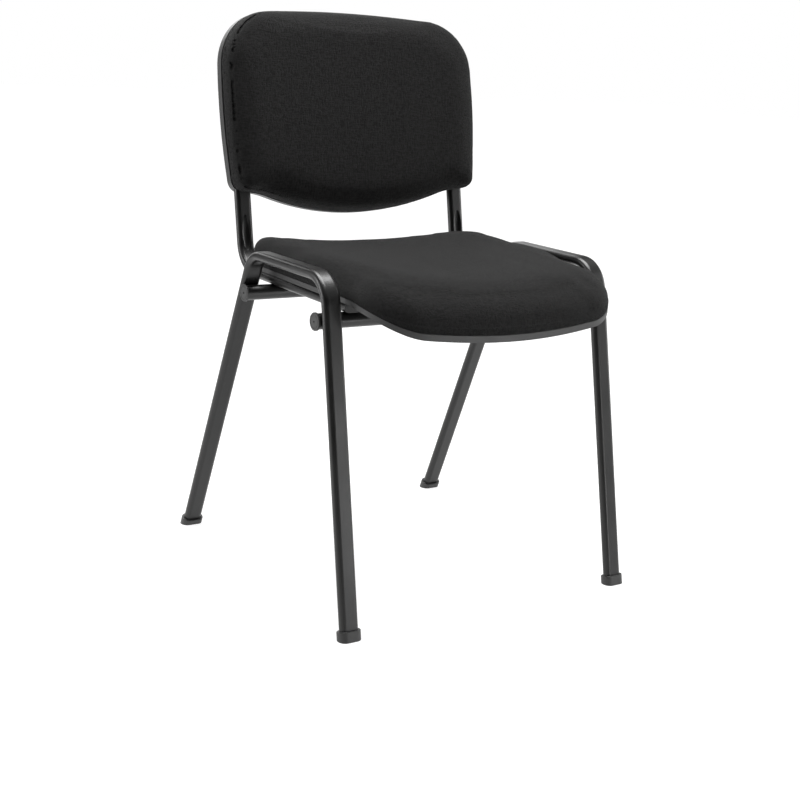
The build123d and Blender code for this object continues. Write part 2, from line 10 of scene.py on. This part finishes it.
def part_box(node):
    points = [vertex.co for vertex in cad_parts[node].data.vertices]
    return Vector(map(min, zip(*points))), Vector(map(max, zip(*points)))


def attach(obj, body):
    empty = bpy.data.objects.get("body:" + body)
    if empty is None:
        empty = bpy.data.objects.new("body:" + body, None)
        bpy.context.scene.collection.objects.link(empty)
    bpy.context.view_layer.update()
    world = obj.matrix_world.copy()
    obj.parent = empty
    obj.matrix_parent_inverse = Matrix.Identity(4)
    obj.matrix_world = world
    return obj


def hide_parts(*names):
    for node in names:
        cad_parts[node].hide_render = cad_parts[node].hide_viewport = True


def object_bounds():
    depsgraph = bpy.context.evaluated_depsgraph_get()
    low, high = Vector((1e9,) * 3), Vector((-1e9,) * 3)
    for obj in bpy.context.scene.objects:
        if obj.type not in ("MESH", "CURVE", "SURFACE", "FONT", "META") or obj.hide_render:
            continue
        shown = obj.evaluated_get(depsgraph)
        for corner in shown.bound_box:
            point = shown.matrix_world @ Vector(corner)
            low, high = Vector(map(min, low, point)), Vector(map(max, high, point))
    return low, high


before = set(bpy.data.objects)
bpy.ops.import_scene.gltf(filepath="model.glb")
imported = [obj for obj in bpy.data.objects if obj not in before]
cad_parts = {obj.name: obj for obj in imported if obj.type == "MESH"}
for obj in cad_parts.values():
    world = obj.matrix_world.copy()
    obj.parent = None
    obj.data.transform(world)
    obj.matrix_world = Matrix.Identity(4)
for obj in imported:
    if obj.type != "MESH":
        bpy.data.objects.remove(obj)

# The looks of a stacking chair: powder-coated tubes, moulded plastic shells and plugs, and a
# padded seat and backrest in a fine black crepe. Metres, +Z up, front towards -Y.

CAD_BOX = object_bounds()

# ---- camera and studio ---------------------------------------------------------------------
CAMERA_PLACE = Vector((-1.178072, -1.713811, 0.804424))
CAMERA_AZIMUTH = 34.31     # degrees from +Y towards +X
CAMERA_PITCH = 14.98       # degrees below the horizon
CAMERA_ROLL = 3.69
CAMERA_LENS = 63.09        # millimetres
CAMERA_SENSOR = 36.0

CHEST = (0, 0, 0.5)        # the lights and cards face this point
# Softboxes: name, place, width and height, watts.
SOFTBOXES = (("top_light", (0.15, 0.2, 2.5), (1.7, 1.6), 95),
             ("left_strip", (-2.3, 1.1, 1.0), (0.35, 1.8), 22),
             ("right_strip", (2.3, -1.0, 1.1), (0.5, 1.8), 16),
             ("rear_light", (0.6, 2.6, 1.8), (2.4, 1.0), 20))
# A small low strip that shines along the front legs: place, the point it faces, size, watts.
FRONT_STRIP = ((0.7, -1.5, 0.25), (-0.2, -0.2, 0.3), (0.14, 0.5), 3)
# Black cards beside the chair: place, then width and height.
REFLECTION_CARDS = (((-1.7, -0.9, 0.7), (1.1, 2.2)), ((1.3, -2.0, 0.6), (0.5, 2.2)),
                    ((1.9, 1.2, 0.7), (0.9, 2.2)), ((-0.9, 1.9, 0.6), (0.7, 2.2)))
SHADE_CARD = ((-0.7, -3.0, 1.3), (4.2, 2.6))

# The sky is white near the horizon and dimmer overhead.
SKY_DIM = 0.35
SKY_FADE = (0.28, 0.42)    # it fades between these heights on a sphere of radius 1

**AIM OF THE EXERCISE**
Retype verbatim the lines that run from the line containing "zip(*points))), Vector(map(max, zip(*points)))" to the line containing "cad_parts[node].hide_render = cad_parts[node].hide_viewport", both inclusive, and no others.

**SOLUTION BELOW**
    return Vector(map(min, zip(*points))), Vector(map(max, zip(*points)))


def attach(obj, body):
    empty = bpy.data.objects.get("body:" + body)
    if empty is None:
        empty = bpy.data.objects.new("body:" + body, None)
        bpy.context.scene.collection.objects.link(empty)
    bpy.context.view_layer.update()
    world = obj.matrix_world.copy()
    obj.parent = empty
    obj.matrix_parent_inverse = Matrix.Identity(4)
    obj.matrix_world = world
    return obj


def hide_parts(*names):
    for node in names:
        cad_parts[node].hide_render = cad_parts[node].hide_viewport = True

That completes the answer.